Can a quantum computer steal Bitcoin from cold storage without you spending?
It depends on the address type. For standard P2PKH or Bech32 addresses where the public key has never been broadcast, a quantum attacker sees only a hash of the public key and cannot currently derive the private key. However, for reused addresses or P2PK outputs (common in early Bitcoin), the public key is already on-chain and a cryptographically relevant quantum computer (CRQC) could derive the private key without any spend occurring.

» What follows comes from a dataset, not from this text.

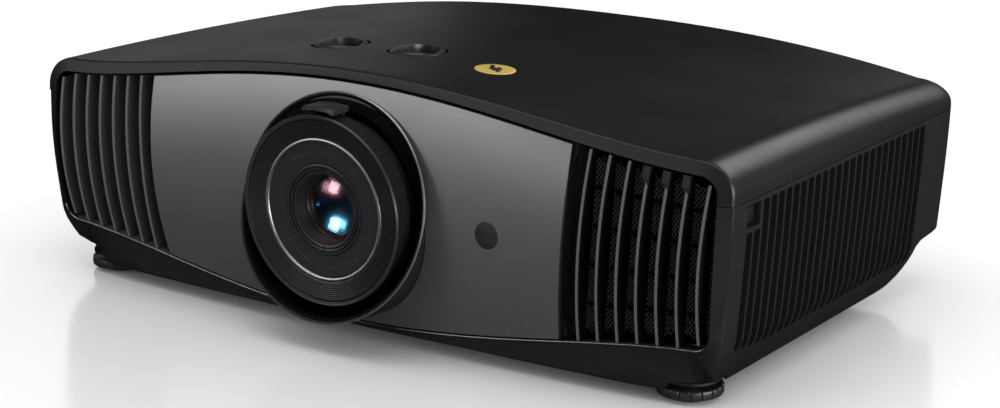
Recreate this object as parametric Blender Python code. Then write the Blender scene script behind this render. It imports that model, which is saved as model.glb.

For Ethereum, virtually all active accounts have broadcast their public key via prior transactions.
What is the 'spend-moment' quantum attack?
When you broadcast a Bitcoin or Ethereum transaction, your full public key is included in the transaction data before it is confirmed. During the time the transaction sits in the mempool, a quantum computer running Shor's algorithm could theoretically derive your private key from the public key, sign a competing transaction with a higher fee, and redirect your funds. This attack window is roughly equal to the block confirmation time, around 10 minutes for Bitcoin. Cold storage cannot prevent this because the exposure happens at broadcast, not at storage.
What is the unexposed public key protection in Bitcoin?
Standard Bitcoin P2PKH and Bech32 (P2WPKH) addresses store a hash of the public key on-chain rather than the public key itself. As long as you have never sent a transaction from that address, your actual public key is unknown to anyone observing the blockchain. Because hash functions are not efficiently invertible by quantum computers (Shor's algorithm does not apply), these unspent outputs have a layer of quantum protection that disappears the moment you spend. This is specific to Bitcoin's UTXO model with these address types.
When do I need to worry about quantum attacks on my crypto?
Credible estimates for cryptographically relevant quantum computers capable of breaking 256-bit elliptic curve keys range from the early 2030s to post-2040, though the pace of progress is uncertain. NIST finalised its post-quantum cryptography standards in 2024, signalling that the migration window is open now. The practical guidance is to avoid reusing addresses immediately, monitor developments in quantum hardware, and be prepared to migrate to post-quantum wallet infrastructure before spending large, long-held balances.
What cryptographic algorithms are actually quantum safe for wallets?
NIST's 2024 PQC standards include ML-DSA (CRYSTALS-Dilithium), FN-DSA (FALCON), and SLH-DSA (SPHINCS+). These are based on mathematical problems, primarily lattice problems and hash-based constructions, that are believed to resist both classical and quantum attacks. Wallets built on these algorithms replace ECDSA signatures entirely and do not share its vulnerability to Shor's algorithm. Adoption in major blockchain protocols is still in progress, but purpose-built post-quantum projects are already deploying this cryptography.